07-01-2004, 01:48 AM
As'salamu Alaikum Wa Rahmatullahi Wa Barakatu
May everyone read this in good health and spirit, Insha'Allah.
Well, the entire purpose of this message is to communicate to others my situation. Only this year have I developed a passion and interest for learning about Islam. I joined a club in school about Islam and I have a few friends who are of the Muslim faith, alhamdulillah. I've visited the masjid and I've read tons about Islam...and so, my parents found out about my interest. They gave me a speech on how I am being brainwashed and how they completely disaprove Islam. You see, I am Cuban and it's very odd for my parents to understand a religion such as Islam. So, eversince I haven't been able to openly read the Qur'an and Islamic literature at home. I have to do it in secret, and I visit the masjid in secret. If my parents ever found out, they would seriously punish me...

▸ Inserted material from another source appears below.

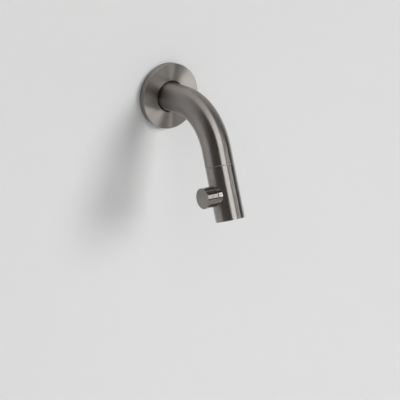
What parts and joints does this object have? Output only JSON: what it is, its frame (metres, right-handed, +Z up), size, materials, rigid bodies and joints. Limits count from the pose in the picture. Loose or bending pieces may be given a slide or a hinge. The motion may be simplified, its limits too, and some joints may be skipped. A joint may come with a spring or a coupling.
{
  "type": "wall-mounted basin tap",
  "caption": "Small wall-mounted tap: round rosette, bent round spout, quarter-turn valve knob on the side of its end, aerator in the outlet.",
  "frame": {"origin": "where the axis of the spout's straight run meets the finished wall, the plane of the rosette's back rim", "axes": "+Y into the wall along the inlet, +Z up, the knob on the -X side"},
  "size_m": [0.055, 0.1182, 0.1179],
  "materials": {
    "gunmetal": "stainless steel, brushed, with a dark gunmetal vapour coating",
    "steel": "plain stainless steel, turned",
    "brass": "turned, uncoated",
    "ceramic": "lapped alumina ceramic",
    "fibre": "red-brown sealing fibre",
    "rubber": "black sealing rubber",
    "plastic": "black moulded acetal"
  },
  "bodies": {
    "spout": {"spout_pipe": "gunmetal", "pipe_socket": "steel", "spout_grub_screw": "steel", "wall_nipple": "brass", "inlet_gasket": "fibre", "nipple_o_rings": "rubber", "head_connector": "steel", "connector_o_ring": "rubber", "valve_head": "gunmetal", "cartridge_body": "brass", "cartridge_o_ring": "rubber", "cartridge_seal": "rubber", "fixed_disc": "ceramic", "knob_glide_ring": "plastic", "aerator_housing": "plastic", "aerator_seal": "rubber", "aerator_screen": "steel", "aerator_jet_disc": "plastic", "aerator_grid": "plastic"},
    "rosette": {"wall_rosette": "gunmetal", "rosette_o_ring": "rubber"},
    "handle": {"knob": "gunmetal", "knob_grub_screw": "steel", "spindle": "brass", "spindle_o_rings": "rubber", "spindle_clip": "steel", "moving_disc": "ceramic"}
  },
  "joints": [
    {"name": "knob_turn", "type": "hinge", "parent": "spout", "child": "handle", "pos_m": [0, -0.08095, -0.06616], "axis": [-1, 0, 0], "range_deg": [0, 90]},
    {"name": "rosette_slide", "type": "slide", "parent": "spout", "child": "rosette", "axis": [0, -1, 0], "range_m": [0, 0.015]}
  ]
}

Even so, I've been learning about Islam...and I am confused at times...Sometimes I want to revert (convert) completely...but I then want to know: WHY?-----I want to know why the Qur'an is untouched and perfect, and uncorrupted----
So, I've been trying to learn to pray, but I would have to pray like the prisoners used to pray. I would have to do it in secret and just do it looking down, and praying in my mind.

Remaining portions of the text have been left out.